Il va parmi le peuple et prêche, mais le monde poursuit sa marche
comme auparavant. Il meurt sur la croix, mais tout continue d'être
comme par le passé. Cela ébranle tout d'abord profondément la foi
des disciples. Sur le moment, ils sont désemparés et la petite
communauté primitive se disperse. Seule la croyance dans la
résurrection du Crucifié les ranime, les emplit d'un nouvel
enthousiasme et leur donne la force de gagner à leur doctrine de
salut de nouveaux adeptes(5).
L'évangile de salut qu'ils prêchent demeure le même que le Christ
avait prêché: le Seigneur est proche, et avec lui le grand jour du
jugement et de la rénovation du monde, de la fondation du royaume de
Dieu à la place des royaumes du monde. Mais à mesure que l'attente
et l'espoir d'un retour imminent du Christ s'évanouissaient, à
mesure que les communautés de grandissantes commençaient à se
constituer en vue d'une plus longue période d'attente, la croyance
au salut devait aussi se transformer. Aucune religion durable
n'aurait pu se constituer sur la croyance en l'avènement imminent du
royaume de Dieu; chaque jour qui se serait écoulé sans que la
prophétie s'accomplît aurait menacé dangereusement la stabilité de
l'Église. L'idée fondamentale du christianisme primitif que le
royaume de Dieu était proche dut se transformer dans le culte du
Christ, dans la croyance à la présence divine dans la communauté du
seigneur ressuscité, et à la rédemption du monde pécheur par lui.

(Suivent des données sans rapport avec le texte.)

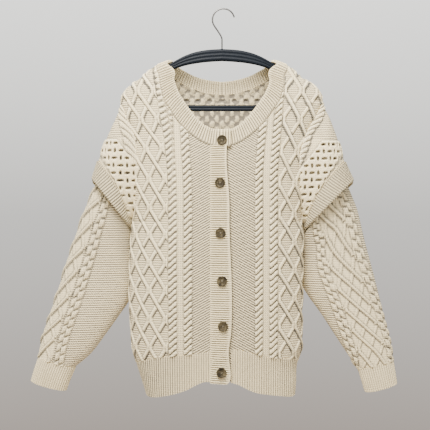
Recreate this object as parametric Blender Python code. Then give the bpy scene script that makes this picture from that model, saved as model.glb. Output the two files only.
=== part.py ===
"""Cable knit cardigan on a moulded hanger, built panel by panel.

Lengths in this file are millimetres until a mesh is written, which is in metres. The origin is the
point of the wire hook that the whole thing hangs from. x runs to the wearer's left, y towards the
back and z up. Tables give heights as a drop, the distance below the origin.
"""
import math

import bmesh
import bpy
import numpy as np
from mathutils.geometry import delaunay_2d_cdt

MM = 0.001

# Driving dimensions of the knit
WALL = 3.0                # thickness of the plain knit
SEAM_GAP = 0.4            # clearance between pieces along a seam
HEM_GAP = 0.8             # the same above the hem
NECK_GAP = 0.8            # and round the neck band
CABLE_RISE = 3.2          # how far ropes and braids stand out
STRAND_RISE = 2.8         # how far the lattice strands stand out
STRAND_HALF_WIDTH = 2.6
RIB_RISE = 1.4
RIB_END = 1.6             # where a rib's crest starts, from the strip's edge
ROPE_WIDTH = 16.5
ROPE_PITCH = 12.0
BRAID_WIDTH = 18.0
BRAID_PITCH = 20.0
DIAMOND_WIDTH = 37.0
DIAMOND_HEIGHT = 56.0
BACK_DIAMOND_WIDTH = 46.0
BACK_DIAMOND_HEIGHT = 70.0
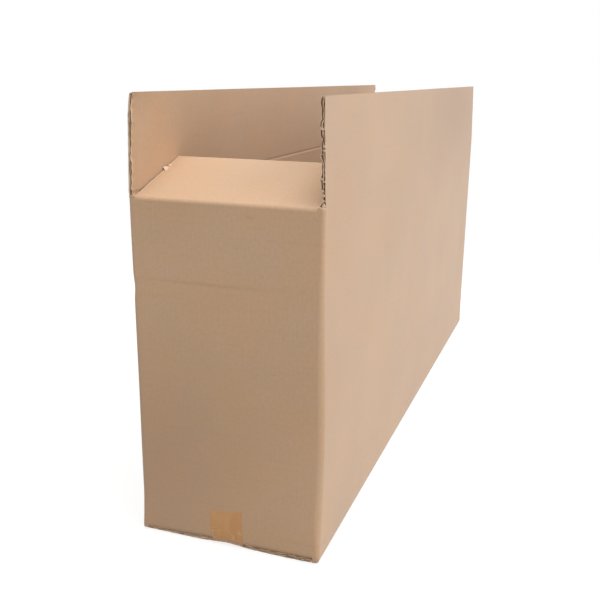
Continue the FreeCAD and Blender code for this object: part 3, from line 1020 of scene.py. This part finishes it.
# For each top flap: half its width at the wall and past the crease, the height of its crease, how
# far it turns in and over what length, its shape, columns and rows, where its cuts begin, a seed
# for its tears, how rough and how flat its two ends are, and how deep its crease is outside
for (
    panel, root, free, crease, turn, bend, shape, columns, rows, opens, seed, tear, pinch, score
) in (
    ("near", END_ROOT_EDGE, END_FLAP_BASE, END_CREASE, END_FLAP_TURN, 0.0018, shape_end,
     60, 84, 0.001, 500, (1, 1), (0.2, 0.2), -0.05),
    ("far", END_ROOT_EDGE, END_FLAP_BASE, END_CREASE, END_FLAP_TURN, 0.0018, shape_end,
     60, 84, 0.001, 600, (1, 1), (0.2, 0.2), -0.05),
    ("left", SIDE_ROOT_EDGE, END - 0.0015, SIDE_CREASE, LEFT_LEAN, 0.0030, shape_left,
     110, 64, -0.006, 700, (0.5, 1), (crushed_left, 0.15), 0.0),
    ("right", SIDE_ROOT_EDGE, RAW_EDGE, SIDE_CREASE, RIGHT_LEAN, 0.0030, shape_right,
     110, 64, -0.006, 800, (1, 1), (0.15, crushed_shut), 0.0),
):
    wall_part = crease - WALL_TOP
    depth = wall_part + FLAP_DEPTH
    board, faces = cut_board(2 * root, depth, columns, rows, flute_rows=11)
    flap = fold_board(
        f"flap_{panel}", board, faces, torn_bits(panel, wall_part, free), panel, 1, crease,
        wall_part, turn, bend, shape, root, free, opens, seed, tear, pinch, score,
    )
    start, end = hinge_ends(panel, crease, turn)
    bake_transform(flap)
    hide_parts(f"top_flap_{panel}")


# STAGE
# A plain white floor, soft daylight from the front right and above, and the camera at the
# photograph's place, worked out from the carton's edges.

FLOOR_COLOUR = (0.45, 0.45, 0.45, 1)
SHADOW_COLOUR = (0.24, 0.24, 0.24, 1)
WHITE = (1, 1, 1, 1)
FLOOR_HALF = 30.0
FLOOR_DROP = -0.0005


def seen_rays(bench):
    """1 on rays that should find the plain white background: seen, mirrored or let through."""
    camera, mirrored, through = [
        bench.node("ShaderNodeLightPath", {}, {}, output=name)
        for name in ("Is Camera Ray", "Is Glossy Ray", "Is Transmission Ray")
    ]
    return camera.larger(mirrored.larger(through))


def white_floor():
    """Pale floor. The camera sees it white with the carton's soft shadow, all white far off."""
    material, bench = new_material("white_floor")
    paint = bench.node("ShaderNodeBsdfDiffuse", {}, {"Color": FLOOR_COLOUR})
    shadow = bench.node("ShaderNodeBsdfDiffuse", {}, {"Color": SHADOW_COLOUR})
    lifted = bench.node("ShaderNodeEmission", {}, {"Color": WHITE, "Strength": 0.80})
    near = bench.node("ShaderNodeAddShader", {}, {0: shadow, 1: lifted})
    white = bench.node("ShaderNodeEmission", {}, {"Color": WHITE, "Strength": 1.0})
    place = bench.node("ShaderNodeTexCoord", {}, {}, output=3)
    distance = bench.node("ShaderNodeVectorMath", {"operation": "LENGTH"}, {0: place}, output=1)
    seen_floor = bench.node(
        "ShaderNodeMixShader", {}, {0: bench.spread(distance, 0.9, 1.9), 1: near, 2: white}
    )
    floor_look = bench.node(
        "ShaderNodeMixShader", {}, {0: seen_rays(bench), 1: paint, 2: seen_floor}
    )
    bench.node("ShaderNodeOutputMaterial", {}, {"Surface": floor_look})
    return material


floor_mesh = bpy.data.meshes.new("studio_floor")
floor_corners = [
    (x * FLOOR_HALF, y * FLOOR_HALF, FLOOR_DROP) for x, y in ((-1, -1), (1, -1), (1, 1), (-1, 1))
]
floor_mesh.from_pydata(floor_corners, [], [(0, 1, 2, 3)])
floor_mesh.materials.append(white_floor())
studio_floor = bpy.data.objects.new("studio_floor", floor_mesh)
bpy.context.scene.collection.objects.link(studio_floor)

SKY_TOWARDS = (0.68, 0.00, 0.73)
SKY_DIM = 0.18
SKY_BRIGHT = 1.16
scene = bpy.context.scene
scene.view_settings.view_transform = "Standard"
world = bpy.data.worlds.new("studio")
world.use_nodes = True
world.node_tree.nodes.clear()
sky = Bench(world.node_tree)
direction = sky.node("ShaderNodeTexCoord", {}, {}, output=0)
toward_light = sky.node(
    "ShaderNodeVectorMath", {"operation": "DOT_PRODUCT"}, {0: direction, 1: SKY_TOWARDS}, output=1
)
sky_light = sky.spread(toward_light, -0.6, 1.0) * (SKY_BRIGHT - SKY_DIM) + SKY_DIM
ambient = sky.node("ShaderNodeBackground", {}, {"Color": WHITE, "Strength": sky_light})
backdrop = sky.node("ShaderNodeBackground", {}, {"Color": WHITE, "Strength": 1.0})
shown = sky.node("ShaderNodeMixShader", {}, {0: seen_rays(sky), 1: ambient, 2: backdrop})
sky.node("ShaderNodeOutputWorld", {}, {"Surface": shown})
scene.world = world


def look_along(direction):
    """A turn whose -Z points along a direction, with +Y as near up as it can be."""
    forward = np.array(direction) / np.linalg.norm(direction)
    right = np.cross(forward, (0, 0, 1))
    right = right / np.linalg.norm(right)
    upward = np.cross(right, forward)
    return Matrix(np.column_stack((right, upward, -forward)).tolist()).to_4x4()


def soft_lamp(name, place, target, size, power):
    """A square lamp of a size in metres and a power in watts, facing a point."""
    lamp = bpy.data.lights.new(name, "AREA")
    lamp.shape = "SQUARE"
    lamp.size = size
    lamp.energy = power
    stand = bpy.data.objects.new(name, lamp)
    scene.collection.objects.link(stand)
    aim = (np.array(target) - np.array(place)).tolist()
    stand.matrix_world = Matrix.Translation(place) @ look_along(aim)


soft_lamp("overhead", (0.4, -0.35, 4.2), (0, -0.2, 0.3), 2.6, 81)
soft_lamp("window", (3.9, -1.0, 3.5), (0.1, -0.2, 0.3), 2.4, 42.5)

CAMERA_PLACE = (0.4316, -0.9224 - END, 0.6446)
CAMERA_YAW = math.radians(-19.53)
CAMERA_PITCH = math.radians(15.52)
CAMERA_ROLL = math.radians(0.66)
FOCAL_PIXELS = 810.2
PICTURE_PIXELS = 600
camera_data = bpy.data.cameras.new("camera")
camera_data.sensor_width = 36
camera_data.lens = FOCAL_PIXELS / PICTURE_PIXELS * camera_data.sensor_width
camera = bpy.data.objects.new("camera", camera_data)
scene.collection.objects.link(camera)
looking = (
    math.sin(CAMERA_YAW) * math.cos(CAMERA_PITCH),
    math.cos(CAMERA_YAW) * math.cos(CAMERA_PITCH),
    -math.sin(CAMERA_PITCH),
)
camera.matrix_world = (
    Matrix.Translation(CAMERA_PLACE)
    @ look_along(looking)
    @ Matrix.Rotation(CAMERA_ROLL, 4, "Z")
)
scene.camera = camera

Ainsi seulement pu se fonder l'Église chrétienne. Dès lors a disparu
de la doctrine chrétienne l'attente d'un royaume de Dieu sur la
terre. L'idée du salut s'idéalise: par le baptême, le croyant
devient une partie du corps de Jésus. « Dès l'époque apostolique, le
royaume de Dieu s'identifie avec l'Église, et il ne subsiste de
l'avènement de ce royaume que la glorification de l'Église, la
destruction de l'enveloppe terrestre et la libération du trésor
étincelant de sa prison mortelle. En outre, le royaume de Dieu est
remplacé par "l'Eschatologie", Ciel, Enfer et Purgatoire,
l'Immortalité et l'Au-delà, ce qui représente un contraste de la
plus haute signification avec l'évangile. Mais ce terme lui-même est
dépassé et à la fin le royaume « millénaire » est réalisé dans
l'Église elle-même(6). »
Cependant, il y avait encore un autre moyen d'aborder
les difficultés qui naissent du fait que la réalisation de la prophétie
était repoussée beaucoup plus loin qu'on ne l'avait cru primitivement.
On pouvait trouver un refuge dans la croyance qui avait jadis soutenu
les prophètes. D'après cette doctrine, le Christ doit revenir et fonder
sur la terre un royaume de salut qui durera mille ans. Condamnée par
l'Église comme hérétique, cette doctrine revit sans cesse non
seulement en tant que croyance religieuse et politique, mais surtout
en tant qu'idée de révolution sociale et économique.